- _COLLECTED DATA_:

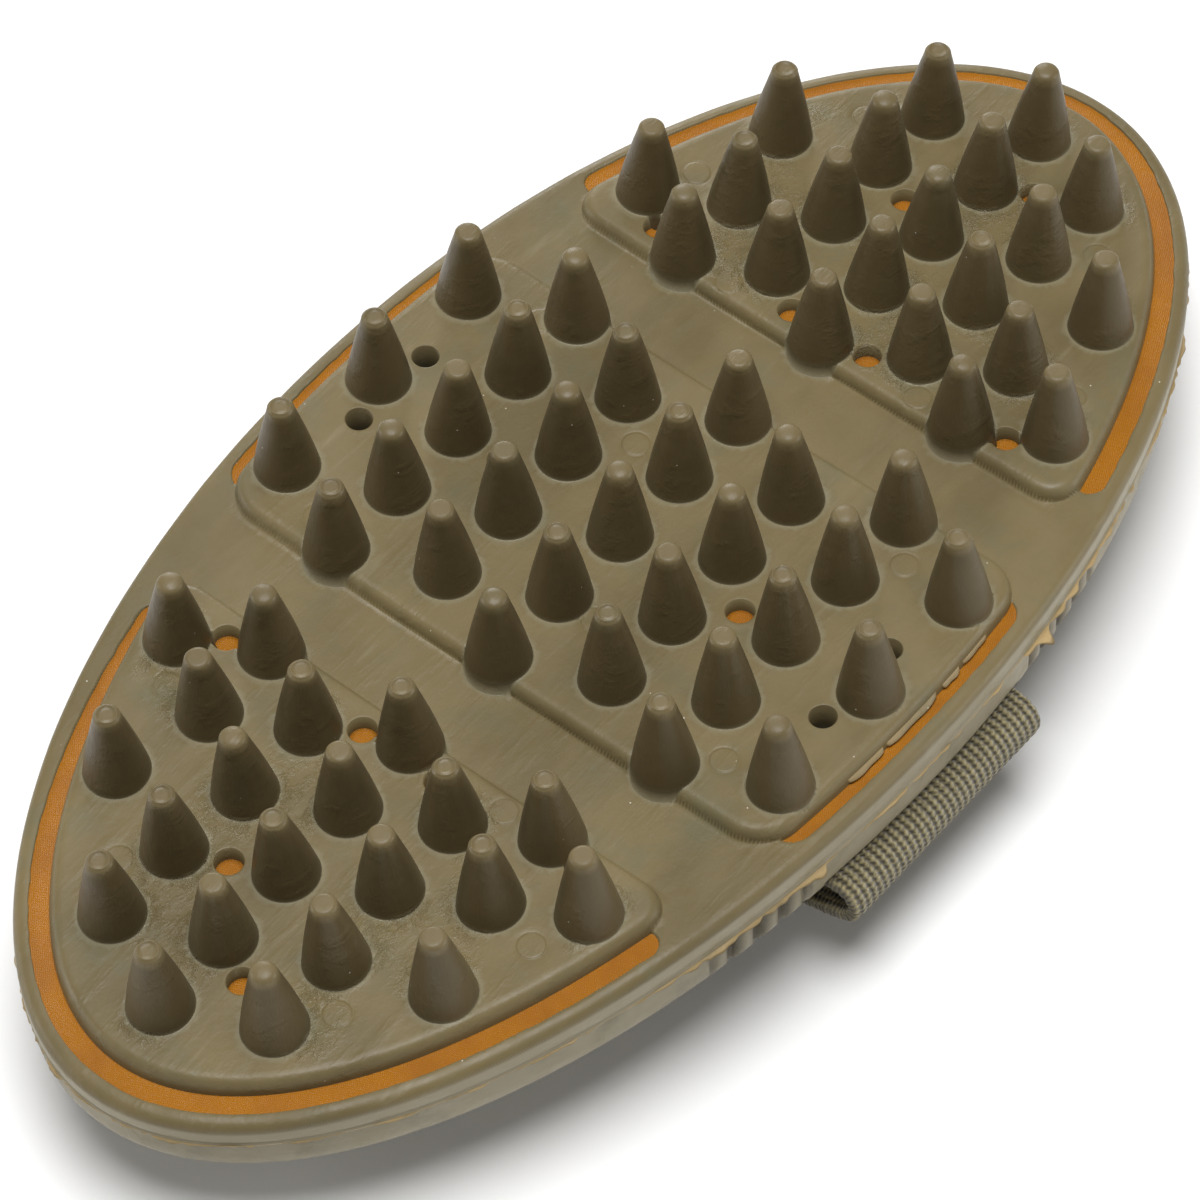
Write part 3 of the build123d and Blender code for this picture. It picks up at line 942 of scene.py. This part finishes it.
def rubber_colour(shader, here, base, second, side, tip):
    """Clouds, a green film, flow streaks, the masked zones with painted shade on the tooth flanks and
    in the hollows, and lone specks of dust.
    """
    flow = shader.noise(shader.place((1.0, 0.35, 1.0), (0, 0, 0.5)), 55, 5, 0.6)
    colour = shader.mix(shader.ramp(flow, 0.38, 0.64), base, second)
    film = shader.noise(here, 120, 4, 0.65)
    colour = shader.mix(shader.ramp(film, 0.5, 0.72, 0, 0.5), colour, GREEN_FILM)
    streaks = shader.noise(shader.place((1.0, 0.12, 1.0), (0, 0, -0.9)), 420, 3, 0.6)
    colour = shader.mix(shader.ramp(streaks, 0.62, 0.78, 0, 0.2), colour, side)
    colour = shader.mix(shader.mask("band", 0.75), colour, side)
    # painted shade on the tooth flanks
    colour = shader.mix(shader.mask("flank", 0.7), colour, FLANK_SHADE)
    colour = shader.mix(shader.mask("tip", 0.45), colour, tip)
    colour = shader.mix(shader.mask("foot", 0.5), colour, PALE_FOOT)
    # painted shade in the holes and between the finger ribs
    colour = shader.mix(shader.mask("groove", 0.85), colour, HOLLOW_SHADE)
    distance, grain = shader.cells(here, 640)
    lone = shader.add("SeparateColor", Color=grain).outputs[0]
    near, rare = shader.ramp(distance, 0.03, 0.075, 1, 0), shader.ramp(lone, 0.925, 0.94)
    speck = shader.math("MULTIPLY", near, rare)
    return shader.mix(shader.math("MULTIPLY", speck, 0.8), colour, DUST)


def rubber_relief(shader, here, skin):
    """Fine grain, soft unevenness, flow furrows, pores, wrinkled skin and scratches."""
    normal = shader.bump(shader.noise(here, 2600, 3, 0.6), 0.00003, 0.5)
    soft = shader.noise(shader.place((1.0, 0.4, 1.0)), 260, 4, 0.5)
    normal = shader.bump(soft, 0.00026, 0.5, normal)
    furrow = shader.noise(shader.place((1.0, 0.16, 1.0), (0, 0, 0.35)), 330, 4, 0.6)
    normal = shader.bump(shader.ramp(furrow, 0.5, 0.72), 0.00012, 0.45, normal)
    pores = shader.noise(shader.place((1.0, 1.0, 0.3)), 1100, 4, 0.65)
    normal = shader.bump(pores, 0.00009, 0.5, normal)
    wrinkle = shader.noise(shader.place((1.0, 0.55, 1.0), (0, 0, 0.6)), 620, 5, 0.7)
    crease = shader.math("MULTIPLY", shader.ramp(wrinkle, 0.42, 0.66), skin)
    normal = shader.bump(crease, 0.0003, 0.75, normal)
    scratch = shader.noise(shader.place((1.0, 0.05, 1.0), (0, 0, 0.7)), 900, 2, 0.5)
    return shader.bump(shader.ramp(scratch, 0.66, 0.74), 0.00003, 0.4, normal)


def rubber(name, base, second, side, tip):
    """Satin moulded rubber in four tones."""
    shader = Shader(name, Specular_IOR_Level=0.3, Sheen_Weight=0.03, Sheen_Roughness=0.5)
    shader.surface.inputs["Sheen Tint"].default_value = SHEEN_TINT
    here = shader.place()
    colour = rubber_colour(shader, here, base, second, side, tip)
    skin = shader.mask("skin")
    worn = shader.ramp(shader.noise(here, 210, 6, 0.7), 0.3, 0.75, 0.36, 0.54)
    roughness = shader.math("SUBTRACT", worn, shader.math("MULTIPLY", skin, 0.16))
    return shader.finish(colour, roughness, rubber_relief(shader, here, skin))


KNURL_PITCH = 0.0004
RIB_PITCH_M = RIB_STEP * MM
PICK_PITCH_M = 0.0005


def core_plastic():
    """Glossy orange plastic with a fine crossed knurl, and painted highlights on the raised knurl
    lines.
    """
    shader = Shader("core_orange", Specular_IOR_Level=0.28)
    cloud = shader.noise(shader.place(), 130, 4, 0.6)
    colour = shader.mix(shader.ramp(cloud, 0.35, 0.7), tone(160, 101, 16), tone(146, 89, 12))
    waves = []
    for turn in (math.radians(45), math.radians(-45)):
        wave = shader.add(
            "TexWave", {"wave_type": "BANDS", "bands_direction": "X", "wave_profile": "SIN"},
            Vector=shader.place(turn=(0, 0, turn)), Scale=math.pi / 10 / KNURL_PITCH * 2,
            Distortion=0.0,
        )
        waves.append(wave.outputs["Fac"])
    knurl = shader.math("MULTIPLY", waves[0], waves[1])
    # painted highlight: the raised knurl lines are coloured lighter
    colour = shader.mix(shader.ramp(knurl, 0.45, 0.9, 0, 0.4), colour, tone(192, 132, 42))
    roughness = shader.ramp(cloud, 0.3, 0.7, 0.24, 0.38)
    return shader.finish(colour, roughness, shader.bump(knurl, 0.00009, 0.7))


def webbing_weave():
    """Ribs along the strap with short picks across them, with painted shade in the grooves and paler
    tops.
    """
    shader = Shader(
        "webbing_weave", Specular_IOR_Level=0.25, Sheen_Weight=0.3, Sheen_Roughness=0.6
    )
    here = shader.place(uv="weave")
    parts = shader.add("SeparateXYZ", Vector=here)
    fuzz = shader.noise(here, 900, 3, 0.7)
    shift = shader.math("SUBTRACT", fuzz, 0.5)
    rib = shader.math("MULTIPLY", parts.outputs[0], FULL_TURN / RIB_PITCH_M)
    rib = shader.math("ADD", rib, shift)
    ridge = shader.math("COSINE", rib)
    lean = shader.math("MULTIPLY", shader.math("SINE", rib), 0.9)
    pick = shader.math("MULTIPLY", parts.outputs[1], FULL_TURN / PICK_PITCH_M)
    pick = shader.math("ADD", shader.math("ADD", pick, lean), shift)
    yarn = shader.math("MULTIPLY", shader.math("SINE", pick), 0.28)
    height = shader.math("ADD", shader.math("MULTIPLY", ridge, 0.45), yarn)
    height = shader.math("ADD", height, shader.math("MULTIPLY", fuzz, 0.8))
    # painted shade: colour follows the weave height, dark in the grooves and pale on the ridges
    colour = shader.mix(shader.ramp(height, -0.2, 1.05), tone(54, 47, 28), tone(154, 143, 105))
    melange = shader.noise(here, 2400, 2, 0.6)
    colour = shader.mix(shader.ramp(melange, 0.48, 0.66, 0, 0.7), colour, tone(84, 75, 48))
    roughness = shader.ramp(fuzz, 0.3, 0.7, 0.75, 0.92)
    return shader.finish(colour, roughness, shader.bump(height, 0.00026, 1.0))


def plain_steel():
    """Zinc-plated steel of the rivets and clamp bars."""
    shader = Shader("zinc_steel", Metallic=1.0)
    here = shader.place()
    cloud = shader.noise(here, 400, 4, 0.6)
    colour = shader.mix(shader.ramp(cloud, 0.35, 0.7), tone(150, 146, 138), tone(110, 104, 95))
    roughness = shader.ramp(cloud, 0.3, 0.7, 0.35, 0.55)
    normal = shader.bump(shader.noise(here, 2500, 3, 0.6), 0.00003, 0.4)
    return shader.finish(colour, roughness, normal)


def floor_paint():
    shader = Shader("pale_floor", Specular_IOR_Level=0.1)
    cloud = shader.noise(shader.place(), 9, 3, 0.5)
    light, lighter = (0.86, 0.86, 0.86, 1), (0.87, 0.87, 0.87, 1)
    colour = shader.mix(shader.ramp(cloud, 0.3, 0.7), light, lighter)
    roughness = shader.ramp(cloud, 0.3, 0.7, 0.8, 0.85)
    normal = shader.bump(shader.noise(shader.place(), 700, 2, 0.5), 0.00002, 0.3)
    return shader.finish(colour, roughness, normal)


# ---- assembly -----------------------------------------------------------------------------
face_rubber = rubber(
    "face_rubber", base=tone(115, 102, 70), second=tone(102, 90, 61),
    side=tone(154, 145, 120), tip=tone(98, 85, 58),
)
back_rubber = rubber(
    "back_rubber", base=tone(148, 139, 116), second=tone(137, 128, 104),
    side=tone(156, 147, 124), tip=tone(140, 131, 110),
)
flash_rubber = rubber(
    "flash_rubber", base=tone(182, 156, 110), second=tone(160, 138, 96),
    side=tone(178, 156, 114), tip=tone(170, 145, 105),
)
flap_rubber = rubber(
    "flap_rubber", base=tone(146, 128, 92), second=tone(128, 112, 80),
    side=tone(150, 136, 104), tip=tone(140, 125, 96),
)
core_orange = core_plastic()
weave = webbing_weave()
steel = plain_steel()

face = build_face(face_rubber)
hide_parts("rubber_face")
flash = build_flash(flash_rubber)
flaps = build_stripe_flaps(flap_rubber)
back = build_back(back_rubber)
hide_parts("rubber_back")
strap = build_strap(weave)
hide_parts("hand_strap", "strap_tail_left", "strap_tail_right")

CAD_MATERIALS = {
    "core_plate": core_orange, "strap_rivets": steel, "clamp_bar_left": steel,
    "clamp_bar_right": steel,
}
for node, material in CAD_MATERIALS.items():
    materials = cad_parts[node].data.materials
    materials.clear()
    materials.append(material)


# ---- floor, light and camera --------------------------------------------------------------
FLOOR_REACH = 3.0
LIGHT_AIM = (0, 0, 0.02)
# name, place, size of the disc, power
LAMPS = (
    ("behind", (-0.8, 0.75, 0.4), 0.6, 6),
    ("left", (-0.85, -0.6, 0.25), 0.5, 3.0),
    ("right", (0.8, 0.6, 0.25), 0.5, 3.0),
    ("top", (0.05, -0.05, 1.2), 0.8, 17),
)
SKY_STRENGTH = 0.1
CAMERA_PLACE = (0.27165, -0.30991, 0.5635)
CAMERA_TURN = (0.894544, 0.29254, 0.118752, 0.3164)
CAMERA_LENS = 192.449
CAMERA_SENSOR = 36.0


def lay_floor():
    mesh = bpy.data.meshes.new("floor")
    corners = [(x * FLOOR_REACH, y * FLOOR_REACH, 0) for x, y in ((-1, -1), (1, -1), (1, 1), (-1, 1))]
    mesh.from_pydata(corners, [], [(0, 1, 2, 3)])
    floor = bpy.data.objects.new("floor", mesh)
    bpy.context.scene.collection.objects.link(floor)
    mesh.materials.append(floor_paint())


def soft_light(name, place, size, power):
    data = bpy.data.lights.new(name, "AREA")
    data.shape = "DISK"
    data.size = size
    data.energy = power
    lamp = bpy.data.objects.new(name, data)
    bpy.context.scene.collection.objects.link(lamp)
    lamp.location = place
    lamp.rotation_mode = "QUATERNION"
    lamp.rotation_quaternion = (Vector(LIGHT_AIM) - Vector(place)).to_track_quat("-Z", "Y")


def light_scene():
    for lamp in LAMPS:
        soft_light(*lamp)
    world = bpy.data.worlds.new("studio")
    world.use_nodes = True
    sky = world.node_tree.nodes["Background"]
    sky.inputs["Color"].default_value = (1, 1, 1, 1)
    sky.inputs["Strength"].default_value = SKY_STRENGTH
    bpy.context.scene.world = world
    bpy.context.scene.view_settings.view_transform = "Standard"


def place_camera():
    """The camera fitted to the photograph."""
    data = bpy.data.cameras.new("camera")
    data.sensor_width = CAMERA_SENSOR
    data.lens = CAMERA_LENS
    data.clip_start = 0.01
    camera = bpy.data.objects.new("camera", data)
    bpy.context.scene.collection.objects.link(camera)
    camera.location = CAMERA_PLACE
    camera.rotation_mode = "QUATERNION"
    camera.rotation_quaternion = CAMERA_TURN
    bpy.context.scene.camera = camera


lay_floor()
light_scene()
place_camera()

- _EXERCISE TASK_:
Beginning at the top of the data, extract each line through the line containing "0.8), colour, DUST)" and return those lines exactly, with nothing added.

- _CORRECT RESULT_:
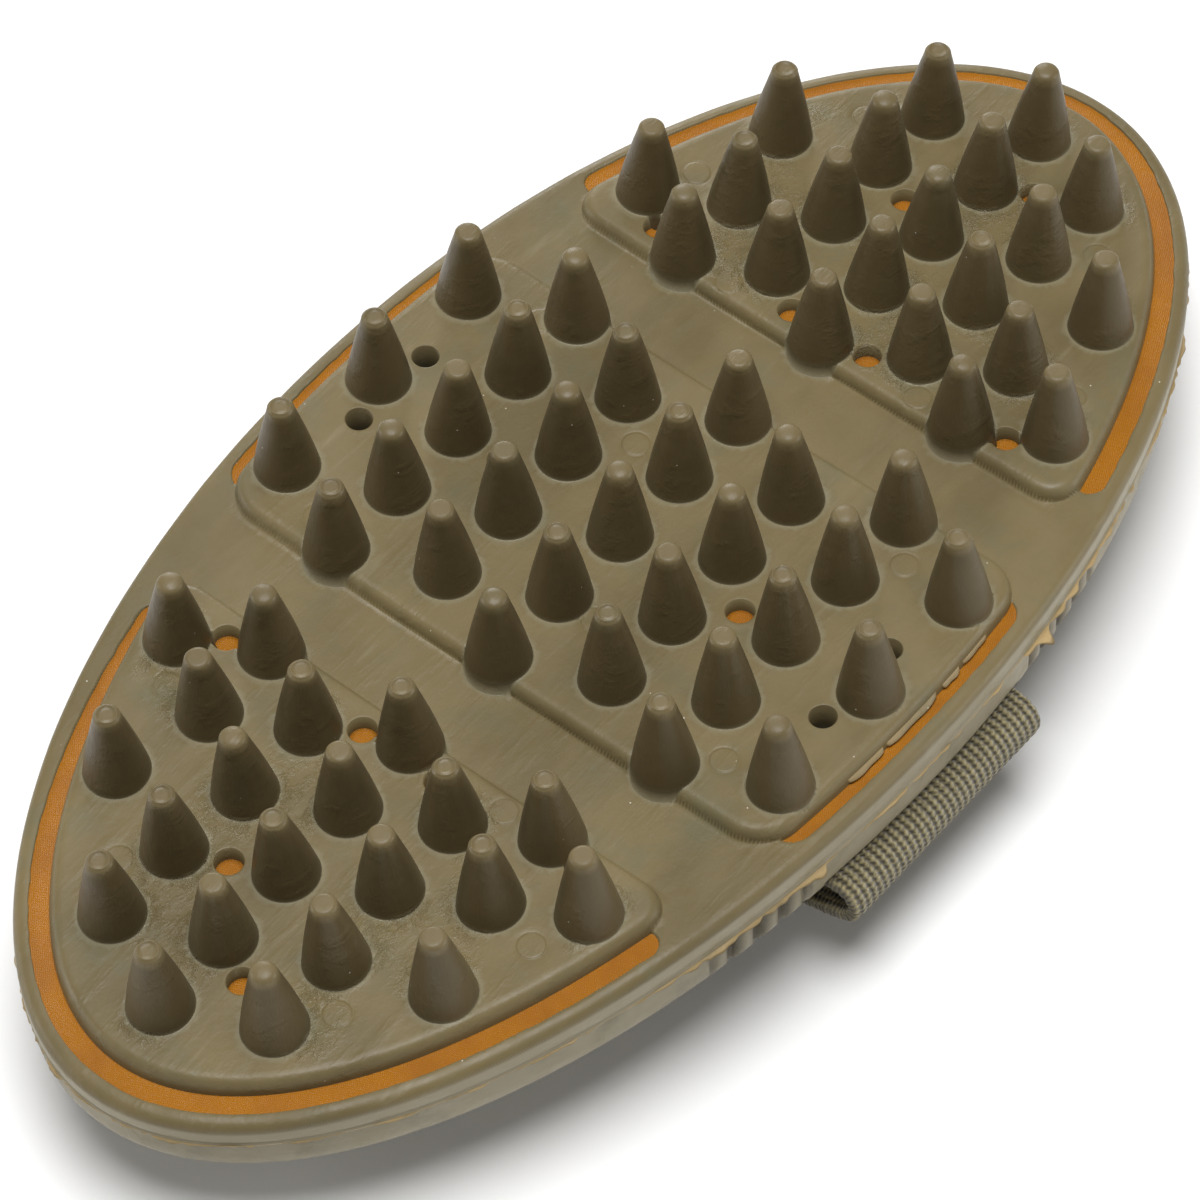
Write part 3 of the build123d and Blender code for this picture. It picks up at line 942 of scene.py. This part finishes it.
def rubber_colour(shader, here, base, second, side, tip):
    """Clouds, a green film, flow streaks, the masked zones with painted shade on the tooth flanks and
    in the hollows, and lone specks of dust.
    """
    flow = shader.noise(shader.place((1.0, 0.35, 1.0), (0, 0, 0.5)), 55, 5, 0.6)
    colour = shader.mix(shader.ramp(flow, 0.38, 0.64), base, second)
    film = shader.noise(here, 120, 4, 0.65)
    colour = shader.mix(shader.ramp(film, 0.5, 0.72, 0, 0.5), colour, GREEN_FILM)
    streaks = shader.noise(shader.place((1.0, 0.12, 1.0), (0, 0, -0.9)), 420, 3, 0.6)
    colour = shader.mix(shader.ramp(streaks, 0.62, 0.78, 0, 0.2), colour, side)
    colour = shader.mix(shader.mask("band", 0.75), colour, side)
    # painted shade on the tooth flanks
    colour = shader.mix(shader.mask("flank", 0.7), colour, FLANK_SHADE)
    colour = shader.mix(shader.mask("tip", 0.45), colour, tip)
    colour = shader.mix(shader.mask("foot", 0.5), colour, PALE_FOOT)
    # painted shade in the holes and between the finger ribs
    colour = shader.mix(shader.mask("groove", 0.85), colour, HOLLOW_SHADE)
    distance, grain = shader.cells(here, 640)
    lone = shader.add("SeparateColor", Color=grain).outputs[0]
    near, rare = shader.ramp(distance, 0.03, 0.075, 1, 0), shader.ramp(lone, 0.925, 0.94)
    speck = shader.math("MULTIPLY", near, rare)
    return shader.mix(shader.math("MULTIPLY", speck, 0.8), colour, DUST)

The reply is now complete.